Appendix 5—Use and Occupancy
Non industrial businesses/activities that may generate chemical pollutants include, but are not limited to:
- Hair and Nail Salons
- Grills & BBQ
- Furniture stores
- Woodworking and crafts shops
- Art/Pottery studios
- Auto Parts
- Tobacco Shops
- Tattoo Parlors
- Dry Cleaners
- Nurseries (Plants)
- Landscaping, Pest Control
- Candle/Soap/bath shops
- Pet Shops
- Photo/Printing/Copy shops
- Specialty foods stores
- Leather goods stores
- Perfume shops or departments
- Labs (eyeglasses, medical, etc.)
- Dental offices
- Dialysis Centers
Areas that should be vented directly to the outside include: kitchens, labs, computer rooms, copy/fax areas, printer or blueprint rooms, storage areas for toxic materials, showers, locker rooms, and areas where animals are present.
Use low allergen plants (see Ogren Plant Allergy Scale).
Plant female trees and shrubs (they do not produce pollen).
Avoid the use of plants that have strong fragrances, such as jasmine, lavender, peppermint, and roses.
Avoid or minimize lawn/turf areas to reduce mowing emissions and chemical usage.
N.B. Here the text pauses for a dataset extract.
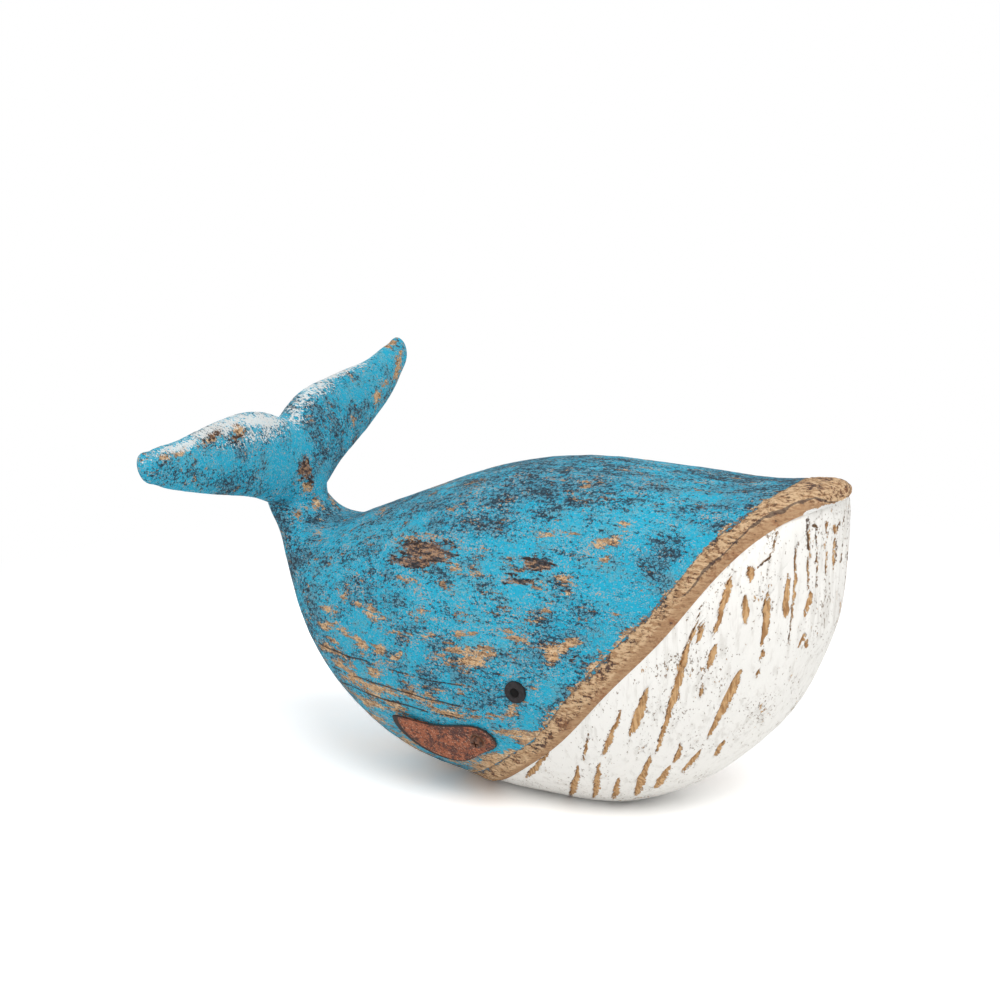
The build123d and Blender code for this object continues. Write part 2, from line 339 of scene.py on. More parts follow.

Use low growing fine fescue, buffalo grass, or other turf grass which requires little or no mowing.
Use a wide variety of plant materials.
Group plants with similar water and cultural needs.
Do not crowd plants.
Leave gaps in groundcover to create less hospitable habitat for pests.
Plant deciduous shade trees on the south and west sides of buildings. The shade reduces interior temperatures and reduces A/C usage during summer months.
Use low or no VOC paints, stains and finishes on outside equipment including benches, poles, decks, and other outdoor equipment. (see recommendations from Building Products & Materials group)
Avoid organic mulches (cocoa beans, peat moss, bark, wood chips) as they emit volatile fumes and may harbor mold.
Avoid railroad ties as they contain creosote.
Utilize stone, clay, concrete, and other hard, non-volatile materials to create borders and frame gardens.